### [Work instructions]
Work through the entries below and report how many lines include "parts". The number alone is the answer.

### [Data shown]
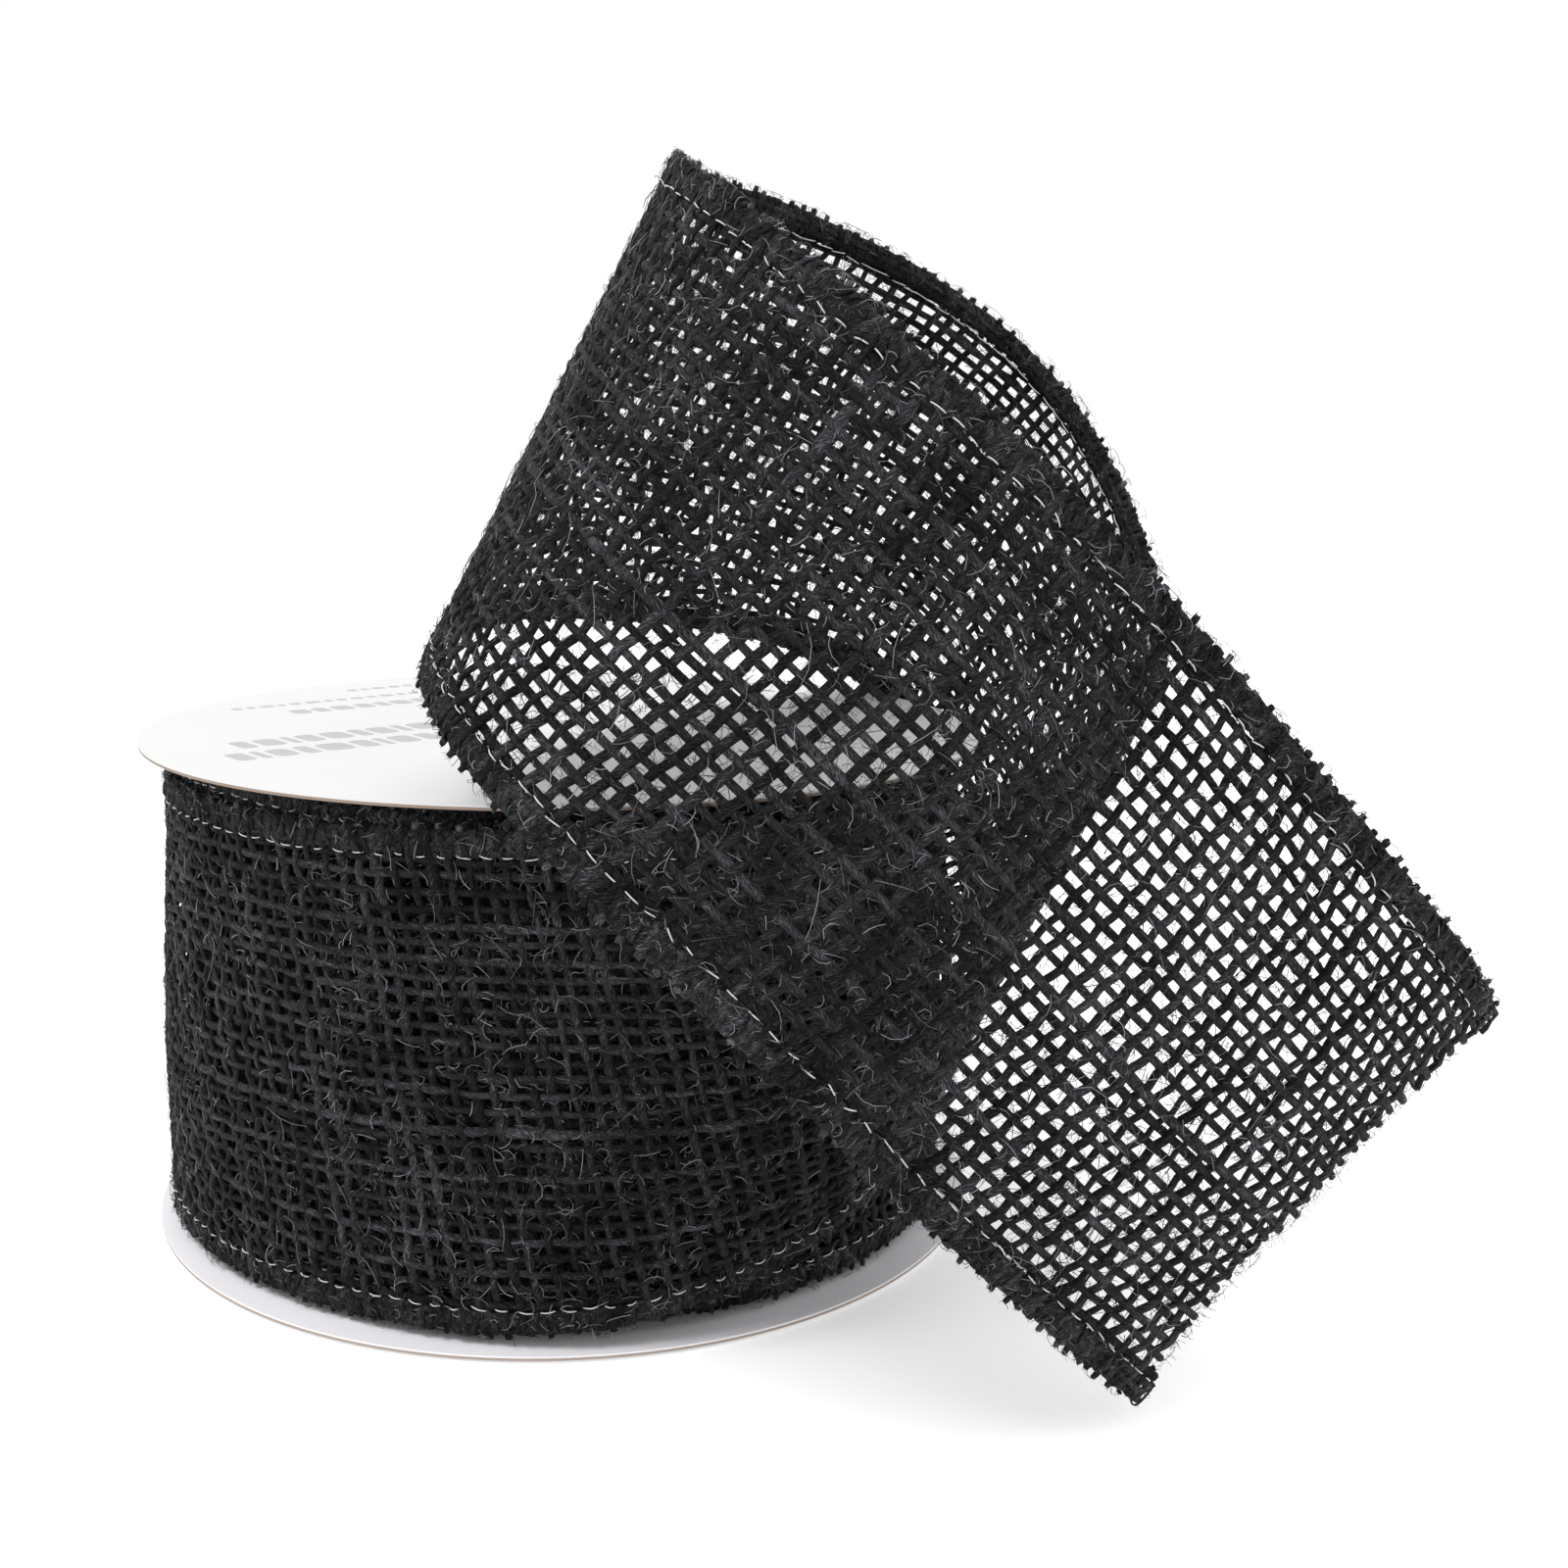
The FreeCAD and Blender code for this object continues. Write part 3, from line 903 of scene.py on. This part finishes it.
---
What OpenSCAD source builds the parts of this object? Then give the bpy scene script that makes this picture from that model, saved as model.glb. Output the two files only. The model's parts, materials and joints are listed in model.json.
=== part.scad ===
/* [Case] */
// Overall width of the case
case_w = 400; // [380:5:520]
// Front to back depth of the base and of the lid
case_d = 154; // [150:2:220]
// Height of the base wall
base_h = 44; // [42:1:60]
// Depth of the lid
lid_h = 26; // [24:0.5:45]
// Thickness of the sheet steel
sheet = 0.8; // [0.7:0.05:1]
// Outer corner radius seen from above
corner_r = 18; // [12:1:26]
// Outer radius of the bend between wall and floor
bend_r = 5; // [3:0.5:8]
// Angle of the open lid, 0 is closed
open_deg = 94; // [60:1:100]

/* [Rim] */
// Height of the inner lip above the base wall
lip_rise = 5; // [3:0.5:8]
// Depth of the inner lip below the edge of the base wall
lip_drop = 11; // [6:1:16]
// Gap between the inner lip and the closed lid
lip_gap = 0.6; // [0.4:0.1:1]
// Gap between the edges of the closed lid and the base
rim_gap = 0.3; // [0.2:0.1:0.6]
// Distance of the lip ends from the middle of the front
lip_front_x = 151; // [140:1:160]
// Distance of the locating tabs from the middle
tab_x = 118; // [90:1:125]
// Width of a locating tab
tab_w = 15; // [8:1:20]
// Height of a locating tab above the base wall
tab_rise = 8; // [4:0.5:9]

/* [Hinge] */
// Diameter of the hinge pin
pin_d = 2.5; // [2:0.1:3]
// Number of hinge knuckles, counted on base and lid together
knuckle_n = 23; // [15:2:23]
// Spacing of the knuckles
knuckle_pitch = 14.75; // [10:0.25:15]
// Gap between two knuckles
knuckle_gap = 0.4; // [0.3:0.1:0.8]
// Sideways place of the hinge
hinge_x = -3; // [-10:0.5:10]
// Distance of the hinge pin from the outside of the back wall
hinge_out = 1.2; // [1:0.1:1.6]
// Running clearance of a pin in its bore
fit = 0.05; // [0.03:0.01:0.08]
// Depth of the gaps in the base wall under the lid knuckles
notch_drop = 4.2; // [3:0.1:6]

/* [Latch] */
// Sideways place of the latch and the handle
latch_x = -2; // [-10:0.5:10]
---
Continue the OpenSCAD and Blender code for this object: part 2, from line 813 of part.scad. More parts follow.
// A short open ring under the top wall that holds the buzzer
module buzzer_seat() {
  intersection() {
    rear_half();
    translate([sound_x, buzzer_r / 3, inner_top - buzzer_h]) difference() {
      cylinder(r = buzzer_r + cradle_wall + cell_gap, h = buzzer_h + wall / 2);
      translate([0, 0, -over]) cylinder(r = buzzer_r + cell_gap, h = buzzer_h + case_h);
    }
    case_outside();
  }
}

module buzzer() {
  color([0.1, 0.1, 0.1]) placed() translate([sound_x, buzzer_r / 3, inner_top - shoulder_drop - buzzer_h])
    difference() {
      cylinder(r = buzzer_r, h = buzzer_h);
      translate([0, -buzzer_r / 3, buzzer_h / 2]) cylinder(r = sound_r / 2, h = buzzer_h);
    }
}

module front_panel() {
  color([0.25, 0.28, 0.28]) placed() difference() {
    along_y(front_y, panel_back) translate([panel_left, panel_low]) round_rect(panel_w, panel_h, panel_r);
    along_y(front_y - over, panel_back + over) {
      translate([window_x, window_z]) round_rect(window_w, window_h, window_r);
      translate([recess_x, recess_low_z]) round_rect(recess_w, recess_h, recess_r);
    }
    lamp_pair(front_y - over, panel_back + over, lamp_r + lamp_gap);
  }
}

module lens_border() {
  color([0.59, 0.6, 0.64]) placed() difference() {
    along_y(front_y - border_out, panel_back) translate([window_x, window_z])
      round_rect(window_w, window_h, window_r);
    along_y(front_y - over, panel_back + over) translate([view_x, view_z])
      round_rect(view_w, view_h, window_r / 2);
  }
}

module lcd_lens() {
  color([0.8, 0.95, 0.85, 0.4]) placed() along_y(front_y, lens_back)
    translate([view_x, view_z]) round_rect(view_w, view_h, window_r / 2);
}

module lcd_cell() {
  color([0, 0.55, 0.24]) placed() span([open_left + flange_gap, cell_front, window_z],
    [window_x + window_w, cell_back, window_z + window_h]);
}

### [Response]
2